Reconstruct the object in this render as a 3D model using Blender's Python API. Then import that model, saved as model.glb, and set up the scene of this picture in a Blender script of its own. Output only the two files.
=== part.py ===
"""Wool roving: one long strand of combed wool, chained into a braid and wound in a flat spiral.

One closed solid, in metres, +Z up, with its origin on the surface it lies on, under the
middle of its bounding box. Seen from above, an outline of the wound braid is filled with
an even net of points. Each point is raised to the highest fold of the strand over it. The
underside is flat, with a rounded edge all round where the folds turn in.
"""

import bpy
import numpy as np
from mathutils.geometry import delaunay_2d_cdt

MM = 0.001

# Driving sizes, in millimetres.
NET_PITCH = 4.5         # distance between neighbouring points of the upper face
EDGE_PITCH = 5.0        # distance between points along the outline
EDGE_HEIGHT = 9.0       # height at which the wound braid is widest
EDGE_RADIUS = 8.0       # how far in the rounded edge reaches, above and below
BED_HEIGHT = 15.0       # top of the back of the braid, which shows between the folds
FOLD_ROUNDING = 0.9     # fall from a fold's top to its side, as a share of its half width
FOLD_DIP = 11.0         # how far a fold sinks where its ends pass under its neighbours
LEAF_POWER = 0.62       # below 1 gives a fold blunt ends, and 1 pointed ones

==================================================

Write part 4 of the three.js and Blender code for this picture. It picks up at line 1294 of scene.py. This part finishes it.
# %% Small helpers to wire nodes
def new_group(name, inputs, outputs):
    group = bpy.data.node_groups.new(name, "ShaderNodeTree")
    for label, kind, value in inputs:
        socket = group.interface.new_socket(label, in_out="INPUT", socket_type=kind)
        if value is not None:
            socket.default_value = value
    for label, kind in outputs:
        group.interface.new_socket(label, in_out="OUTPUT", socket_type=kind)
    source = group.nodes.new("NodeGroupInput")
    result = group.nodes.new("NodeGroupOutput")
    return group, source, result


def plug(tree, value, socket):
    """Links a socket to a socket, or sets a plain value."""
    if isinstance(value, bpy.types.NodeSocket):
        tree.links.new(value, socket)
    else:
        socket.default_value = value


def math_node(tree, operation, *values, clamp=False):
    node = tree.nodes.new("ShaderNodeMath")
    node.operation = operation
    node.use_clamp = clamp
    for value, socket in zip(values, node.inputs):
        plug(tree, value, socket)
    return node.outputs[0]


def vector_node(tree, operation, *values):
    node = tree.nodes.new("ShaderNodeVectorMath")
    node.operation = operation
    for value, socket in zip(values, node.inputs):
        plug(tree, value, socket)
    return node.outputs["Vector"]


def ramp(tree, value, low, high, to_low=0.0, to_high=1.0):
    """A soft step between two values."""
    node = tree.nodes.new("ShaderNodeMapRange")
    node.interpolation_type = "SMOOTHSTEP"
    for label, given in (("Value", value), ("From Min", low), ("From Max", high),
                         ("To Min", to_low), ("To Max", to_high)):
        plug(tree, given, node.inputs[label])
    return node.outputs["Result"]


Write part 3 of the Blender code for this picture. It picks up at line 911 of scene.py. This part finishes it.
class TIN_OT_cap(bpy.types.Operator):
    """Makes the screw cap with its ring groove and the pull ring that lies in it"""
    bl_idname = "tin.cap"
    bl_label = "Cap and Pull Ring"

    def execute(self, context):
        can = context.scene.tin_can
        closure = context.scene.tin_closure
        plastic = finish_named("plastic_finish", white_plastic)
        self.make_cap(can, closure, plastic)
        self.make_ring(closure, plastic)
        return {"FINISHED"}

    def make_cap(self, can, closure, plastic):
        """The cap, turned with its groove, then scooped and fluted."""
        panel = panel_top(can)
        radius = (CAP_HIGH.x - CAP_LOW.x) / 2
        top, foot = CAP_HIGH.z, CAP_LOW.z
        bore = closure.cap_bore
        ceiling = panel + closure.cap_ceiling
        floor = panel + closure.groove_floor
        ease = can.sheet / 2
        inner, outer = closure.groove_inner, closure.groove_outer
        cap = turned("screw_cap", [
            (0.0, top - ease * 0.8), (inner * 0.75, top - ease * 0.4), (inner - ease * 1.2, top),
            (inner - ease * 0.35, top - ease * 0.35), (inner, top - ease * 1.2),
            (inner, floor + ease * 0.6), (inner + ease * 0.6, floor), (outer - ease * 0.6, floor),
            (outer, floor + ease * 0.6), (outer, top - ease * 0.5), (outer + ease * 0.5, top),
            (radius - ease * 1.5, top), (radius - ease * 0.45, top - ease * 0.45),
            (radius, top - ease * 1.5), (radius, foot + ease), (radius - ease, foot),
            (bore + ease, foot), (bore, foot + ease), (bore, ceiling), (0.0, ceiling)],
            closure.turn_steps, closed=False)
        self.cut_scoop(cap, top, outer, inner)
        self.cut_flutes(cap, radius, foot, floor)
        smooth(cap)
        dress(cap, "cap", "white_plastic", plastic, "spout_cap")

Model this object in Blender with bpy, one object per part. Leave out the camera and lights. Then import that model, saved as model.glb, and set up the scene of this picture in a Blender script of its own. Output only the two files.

==================================================

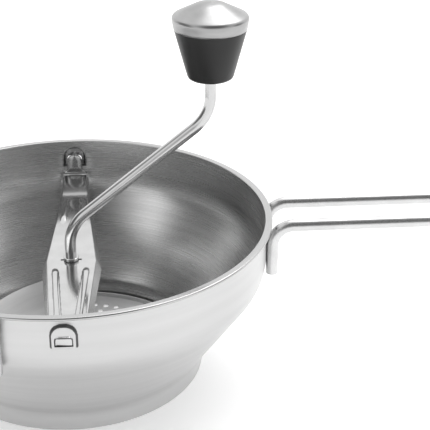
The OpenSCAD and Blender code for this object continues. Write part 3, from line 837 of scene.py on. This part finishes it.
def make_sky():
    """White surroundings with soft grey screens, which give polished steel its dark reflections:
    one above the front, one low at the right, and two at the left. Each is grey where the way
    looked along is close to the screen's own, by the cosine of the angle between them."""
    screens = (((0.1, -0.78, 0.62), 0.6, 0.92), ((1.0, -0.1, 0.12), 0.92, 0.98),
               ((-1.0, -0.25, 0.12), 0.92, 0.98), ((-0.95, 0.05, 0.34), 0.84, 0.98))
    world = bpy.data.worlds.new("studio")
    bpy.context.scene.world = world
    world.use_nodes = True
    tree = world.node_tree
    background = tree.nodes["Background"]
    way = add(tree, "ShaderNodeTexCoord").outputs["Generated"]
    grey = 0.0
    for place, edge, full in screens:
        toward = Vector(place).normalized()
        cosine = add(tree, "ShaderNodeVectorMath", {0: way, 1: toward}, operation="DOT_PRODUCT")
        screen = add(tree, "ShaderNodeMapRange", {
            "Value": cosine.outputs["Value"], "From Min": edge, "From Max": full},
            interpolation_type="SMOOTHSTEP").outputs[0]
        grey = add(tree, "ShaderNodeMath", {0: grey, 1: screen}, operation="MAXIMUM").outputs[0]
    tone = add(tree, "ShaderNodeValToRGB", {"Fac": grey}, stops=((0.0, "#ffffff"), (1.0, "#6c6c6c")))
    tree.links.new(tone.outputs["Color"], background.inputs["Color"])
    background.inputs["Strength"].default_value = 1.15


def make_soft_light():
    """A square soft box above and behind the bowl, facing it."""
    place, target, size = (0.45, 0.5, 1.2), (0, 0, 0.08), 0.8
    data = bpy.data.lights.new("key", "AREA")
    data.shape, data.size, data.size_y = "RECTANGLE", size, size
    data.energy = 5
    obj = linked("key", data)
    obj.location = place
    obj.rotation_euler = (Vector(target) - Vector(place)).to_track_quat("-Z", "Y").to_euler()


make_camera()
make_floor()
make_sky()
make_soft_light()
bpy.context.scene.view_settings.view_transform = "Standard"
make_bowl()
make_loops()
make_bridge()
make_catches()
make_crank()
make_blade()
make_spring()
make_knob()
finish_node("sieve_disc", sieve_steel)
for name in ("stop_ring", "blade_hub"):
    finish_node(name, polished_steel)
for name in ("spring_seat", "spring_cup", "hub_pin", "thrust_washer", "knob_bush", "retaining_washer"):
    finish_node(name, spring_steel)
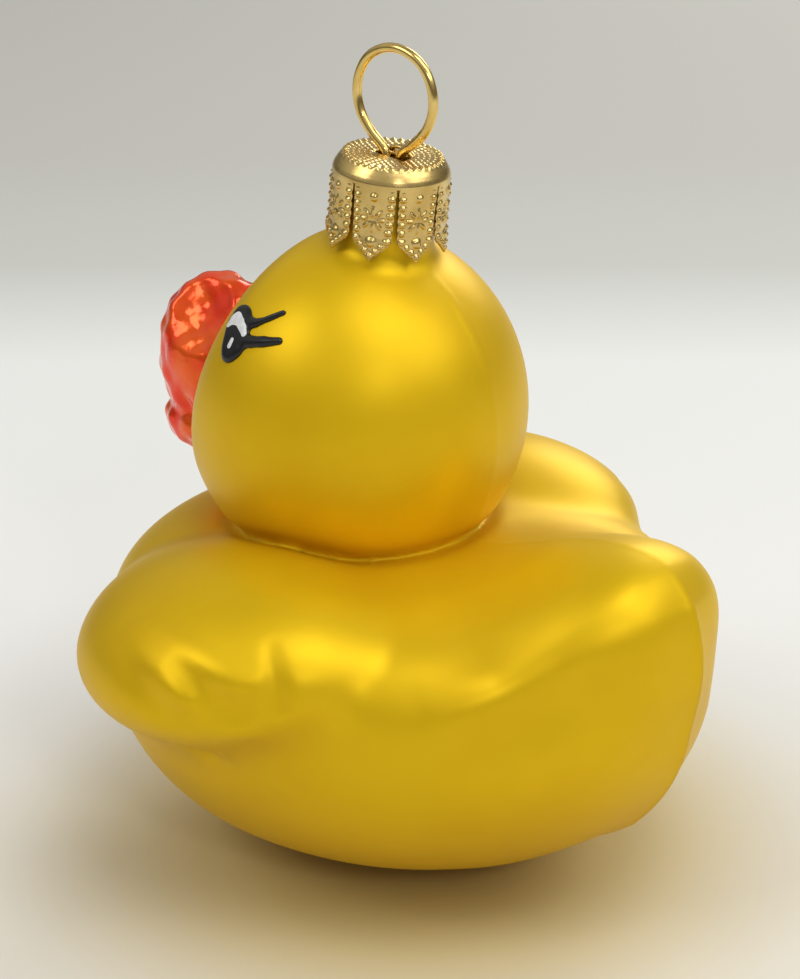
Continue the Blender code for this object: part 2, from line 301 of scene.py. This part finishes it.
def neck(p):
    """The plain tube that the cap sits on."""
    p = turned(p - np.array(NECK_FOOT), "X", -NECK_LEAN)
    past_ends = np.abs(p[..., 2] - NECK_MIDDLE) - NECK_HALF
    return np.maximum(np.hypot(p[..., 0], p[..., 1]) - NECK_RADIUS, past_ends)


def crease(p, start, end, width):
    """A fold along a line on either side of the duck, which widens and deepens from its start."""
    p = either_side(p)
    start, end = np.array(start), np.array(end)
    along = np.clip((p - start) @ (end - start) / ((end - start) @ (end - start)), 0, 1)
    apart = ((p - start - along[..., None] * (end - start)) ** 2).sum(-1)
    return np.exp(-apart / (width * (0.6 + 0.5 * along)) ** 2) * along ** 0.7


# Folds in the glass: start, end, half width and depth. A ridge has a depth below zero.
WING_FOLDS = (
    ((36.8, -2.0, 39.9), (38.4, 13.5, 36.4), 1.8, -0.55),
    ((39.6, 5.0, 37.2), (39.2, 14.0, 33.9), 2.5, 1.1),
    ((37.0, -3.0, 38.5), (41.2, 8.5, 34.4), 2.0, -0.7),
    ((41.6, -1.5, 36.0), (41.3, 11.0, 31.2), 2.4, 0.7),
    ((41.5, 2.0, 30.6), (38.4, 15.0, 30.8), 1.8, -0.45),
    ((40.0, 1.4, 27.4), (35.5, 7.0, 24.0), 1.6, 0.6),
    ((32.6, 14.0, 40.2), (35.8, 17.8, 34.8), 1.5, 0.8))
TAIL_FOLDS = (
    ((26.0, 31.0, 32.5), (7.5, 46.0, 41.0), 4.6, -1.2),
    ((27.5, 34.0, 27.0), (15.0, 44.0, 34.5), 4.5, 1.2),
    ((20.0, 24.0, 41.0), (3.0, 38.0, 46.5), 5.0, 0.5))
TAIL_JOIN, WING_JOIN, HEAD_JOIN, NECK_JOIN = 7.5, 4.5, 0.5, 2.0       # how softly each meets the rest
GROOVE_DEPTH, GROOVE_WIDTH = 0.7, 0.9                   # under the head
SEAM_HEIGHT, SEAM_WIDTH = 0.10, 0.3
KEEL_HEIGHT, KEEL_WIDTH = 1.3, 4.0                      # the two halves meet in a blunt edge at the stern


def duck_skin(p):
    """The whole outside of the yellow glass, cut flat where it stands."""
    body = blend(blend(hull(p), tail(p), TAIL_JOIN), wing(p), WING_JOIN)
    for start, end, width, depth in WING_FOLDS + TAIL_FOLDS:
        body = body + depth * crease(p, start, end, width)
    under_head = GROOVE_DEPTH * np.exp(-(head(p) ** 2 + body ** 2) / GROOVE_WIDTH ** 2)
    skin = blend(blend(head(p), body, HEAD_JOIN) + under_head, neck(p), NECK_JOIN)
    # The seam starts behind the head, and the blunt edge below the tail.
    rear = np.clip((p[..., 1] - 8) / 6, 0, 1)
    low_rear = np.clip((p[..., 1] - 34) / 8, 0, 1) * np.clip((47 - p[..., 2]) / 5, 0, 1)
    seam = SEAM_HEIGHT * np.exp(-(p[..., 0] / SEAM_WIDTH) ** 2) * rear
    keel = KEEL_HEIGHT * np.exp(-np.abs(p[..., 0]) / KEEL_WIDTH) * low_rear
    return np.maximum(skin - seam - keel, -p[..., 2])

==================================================

The required output is an exact reproduction of the lines starting at the one that contains "Reconstruct the object" and ending at the one that contains "LEAF_POWER = 0.62". Both boundary lines belong to it.

Reconstruct the object in this render as a 3D model using Blender's Python API. Then import that model, saved as model.glb, and set up the scene of this picture in a Blender script of its own. Output only the two files.
=== part.py ===
"""Wool roving: one long strand of combed wool, chained into a braid and wound in a flat spiral.

One closed solid, in metres, +Z up, with its origin on the surface it lies on, under the
middle of its bounding box. Seen from above, an outline of the wound braid is filled with
an even net of points. Each point is raised to the highest fold of the strand over it. The
underside is flat, with a rounded edge all round where the folds turn in.
"""

import bpy
import numpy as np
from mathutils.geometry import delaunay_2d_cdt

MM = 0.001

# Driving sizes, in millimetres.
NET_PITCH = 4.5         # distance between neighbouring points of the upper face
EDGE_PITCH = 5.0        # distance between points along the outline
EDGE_HEIGHT = 9.0       # height at which the wound braid is widest
EDGE_RADIUS = 8.0       # how far in the rounded edge reaches, above and below
BED_HEIGHT = 15.0       # top of the back of the braid, which shows between the folds
FOLD_ROUNDING = 0.9     # fall from a fold's top to its side, as a share of its half width
FOLD_DIP = 11.0         # how far a fold sinks where its ends pass under its neighbours
LEAF_POWER = 0.62       # below 1 gives a fold blunt ends, and 1 pointed ones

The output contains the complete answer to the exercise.